Dave Ruch, a Buffalo-area musician and storyteller who specializes in the historic folk music of New York state, included a tune he learned from Kibler’s family repertoire on one of his own CDs.

“I only met Vic once, at his home for an informal music making session, but I have been listening to and studying his music for quite some time,” said Ruch. “I did record one of his ‘family tunes’ for my CD ‘The Oldest Was Born First.’ What I mean by ‘family tune’ is that some of Vic’s music was learned ‘knee-to-knee,’ informally, from great uncles and grandparents who played and passed the tunes along to him.

They didn’t even have titles for some them! This was quite typical of how fiddlers in the North Country would learn some of their music.”

The track in question on Ruch’s CD is a medley of two tunes, the “Ball and Pin Hornpipe” from Tug Hill fiddler Henry Caster, and “Vic Kibler’s tune,” which Kibler himself called “Uncle Lukey’s Tune” after his Uncle Lewis “Lukey” Nichols.

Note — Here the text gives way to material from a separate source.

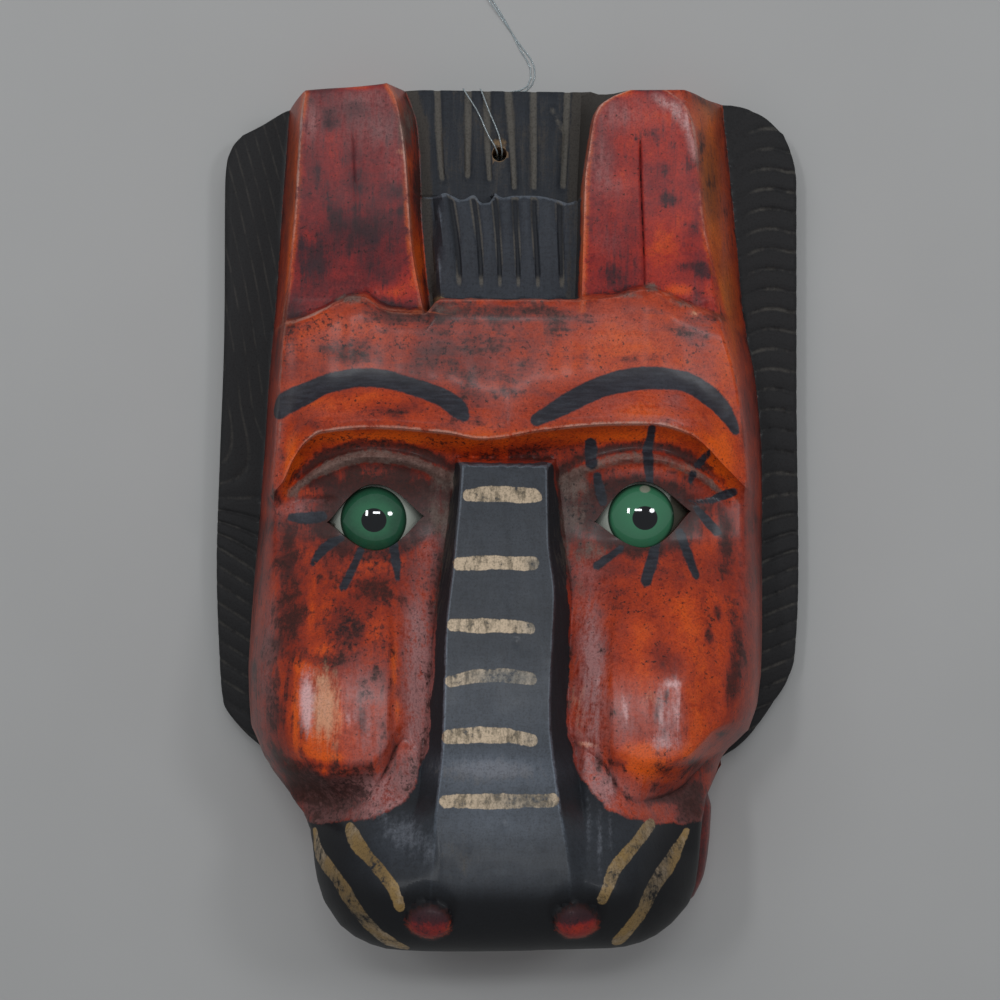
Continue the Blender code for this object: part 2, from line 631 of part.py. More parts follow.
def make_line():
    curve = bpy.data.curves.new("hanging_line", "CURVE")
    curve.dimensions = "3D"
    curve.bevel_depth = LINE_DIAMETER / 2 * MM
    curve.bevel_resolution = 2
    curve.use_fill_caps = True
    spline = curve.splines.new("POLY")
    points = placed(smooth_route(LINE_ROUTE, LINE_POINTS))
    spline.points.add(len(points) - 1)
    spline.points.foreach_set("co", np.column_stack([points, np.ones(len(points))]).ravel())
    made = bpy.data.objects.new("hanging_line", curve)
    bpy.context.scene.collection.objects.link(made)
    nylon = material("clear_nylon", (0.8, 0.82, 0.85), 0.15, 0.6)
    curve.materials.append(nylon)
    profile = [(0, 0.5), (2.2, 0.7), (KNOT_RADIUS, 2.0), (KNOT_RADIUS, 3.2), (2.2, 4.5), (0, 4.7)]
    knot = turned("line_knot", HOLE, profile, 14)
    knot.data.shade_smooth()
    knot.data.materials.append(nylon)


remove_everything()
make_mask()
make_eyes()
make_line()
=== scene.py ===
"""Carved and painted horse mask lying on its back: one block of wood, two glass eyes, a hanging line.

Lengths are worked out in millimetres on the carver's centre lines: x to the right as seen from the
front, y up to the ears, z out of the flat back. Finished meshes are in metres, in the frame's place.
"""

import math

import bpy
import numpy as np
from mathutils import Matrix, Vector


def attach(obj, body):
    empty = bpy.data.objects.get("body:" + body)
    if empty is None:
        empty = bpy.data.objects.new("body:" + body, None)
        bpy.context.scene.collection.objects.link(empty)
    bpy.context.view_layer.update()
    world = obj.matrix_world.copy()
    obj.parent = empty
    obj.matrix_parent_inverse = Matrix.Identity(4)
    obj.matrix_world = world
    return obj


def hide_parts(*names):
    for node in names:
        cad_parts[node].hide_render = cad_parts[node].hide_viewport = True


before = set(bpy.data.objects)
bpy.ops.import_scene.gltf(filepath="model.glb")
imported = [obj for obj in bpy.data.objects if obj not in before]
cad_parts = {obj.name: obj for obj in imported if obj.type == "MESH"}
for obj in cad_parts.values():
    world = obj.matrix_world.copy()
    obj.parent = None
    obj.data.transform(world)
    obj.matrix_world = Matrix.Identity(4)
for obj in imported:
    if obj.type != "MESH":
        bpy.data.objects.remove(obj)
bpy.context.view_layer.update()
scene = bpy.context.scene

# ---------------------------------------------------------------------------------------------
# Camera. It looks straight down on the mask, a little over seventy centimetres above the floor,
# turned by under a degree, as the mask was not quite square to it.

MM = 0.001
CAMERA_HEIGHT = 720.0
CAMERA_OVER = (-3.05, 1.55)
FIELD_HALF_WIDTH = 183.5
CAMERA_TURN = math.radians(0.8)

eye = bpy.data.cameras.new("camera")
eye.sensor_width = 36
eye.angle = 2 * math.atan(FIELD_HALF_WIDTH / CAMERA_HEIGHT)
camera = bpy.data.objects.new("camera", eye)
camera.location = (CAMERA_OVER[0] * MM, CAMERA_OVER[1] * MM, CAMERA_HEIGHT * MM)
camera.rotation_euler = (0, 0, CAMERA_TURN)
scene.collection.objects.link(camera)
scene.camera = camera

# ---------------------------------------------------------------------------------------------
# Hanging line. Clear nylon half a millimetre thick: a loop that comes out of the hole in the
# forelock, lies over the top edge and along the floor, turns round and goes back into the hole.

MIDDLE = (0.65, -1.55)        # middle of the mask's outline on the carver's centre lines
HOLE = (-4.3, 123.5)
LINE_DIAMETER = 0.5
LINE_POINTS = 80
LINE_ROUTE = (
    (-5.2, 123.5, 5.3), (-5.2, 123.5, 12.0), (-5.1, 123.8, 18.5), (-5.7, 125.6, 20.7),
    (-8.5, 130.2, 20.7), (-12.1, 138.0, 20.7), (-16.4, 144.6, 20.8), (-17.6, 146.7, 19.6),
    (-17.4, 147.0, 14.0), (-15.6, 147.2, 6.0), (-11.0, 148.0, 1.6), (-5.0, 149.2, 0.5),
    (1.5, 150.0, 0.4), (5.6, 152.0, 0.4), (6.8, 156.0, 0.4), (6.0, 160.0, 0.4),
    (2.8, 165.0, 0.4), (-0.6, 171.6, 0.4), (-4.4, 178.2, 0.4), (-8.6, 184.4, 0.4),
    (-13.4, 190.5, 0.4), (-17.6, 197.0, 0.4), (-17.6, 203.0, 0.4), (-12.6, 206.0, 0.4),
    (-8.2, 202.6, 0.4), (-8.6, 196.0, 0.4), (-10.6, 190.6, 0.6), (-10.4, 185.4, 1.2),
    (-6.4, 179.6, 1.3), (-1.6, 173.0, 0.6), (2.6, 167.0, 0.4), (7.2, 161.0, 0.4),
    (8.2, 155.4, 0.4), (6.0, 150.9, 0.4), (1.0, 148.7, 0.7), (-4.6, 147.9, 2.0),
    (-9.4, 147.2, 7.0), (-11.2, 147.0, 14.0), (-11.4, 146.7, 19.6), (-10.6, 144.6, 20.8),
    (-8.0, 138.0, 20.7), (-5.0, 131.2, 20.7), (-3.6, 125.8, 20.7), (-3.4, 123.8, 18.5),
    (-3.4, 123.5, 12.0), (-3.4, 123.5, 5.3),
)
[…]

“I play it on mandolin, which lends itself well to fiddle tunes, and have two fiddlers on the recording playing it with mem” Ruch said. “I chose it because I really liked it and it has some history here in New York state, having been passed down through the generations to Vic.”

Kibler never played for dances, having promised his mother he would stay on the straight and narrow, so for most of his life making music was a private hobby. But in the 1970s, he was thrust into the public eye when his friend Larry Older took him to Caffe Lena in Saratoga Springs to hear a concert by Aly Bain, the famous Shetland fiddler from the band Boys of the Lough. When Bain took a break, Older went to his car, pulled a fiddle out of the trunk and put it in Vic’s hands.

“He said, ‘We need intermission music, Vic, and you’re it,'” Paul Kibler recalls. “My dad had no idea – he was mortified. Well, he got up there, played a couple of songs, and the crowd just went insane. It was like, ‘Who is this guy? Where did he come from?’ I mean, we all knew what kind of player he was, but the world didn’t know it yet. But they found out that night.”

By the late 1980s, Vic Kibler was folk-music “superstar,” Paul said. The two of them recorded an album with Ward and dulcimer player Paul Van Arsdale. Titled “Vic Kibler: Adirondack Fiddler,” it was released by Sampler records in 1992 and earned that year’s Outstanding Folk Recording Award from the American Folklife Center of The Library of Congress. The album was followed by performances at venues including the Troy Music Hall, the Altamont Fair and the Eastman School of Music in Rochester.

“I don’t think I ever saw an audience that didn’t like him,” Paul Kibler says of his father. “For one thing, he took a lot of joy in playing.”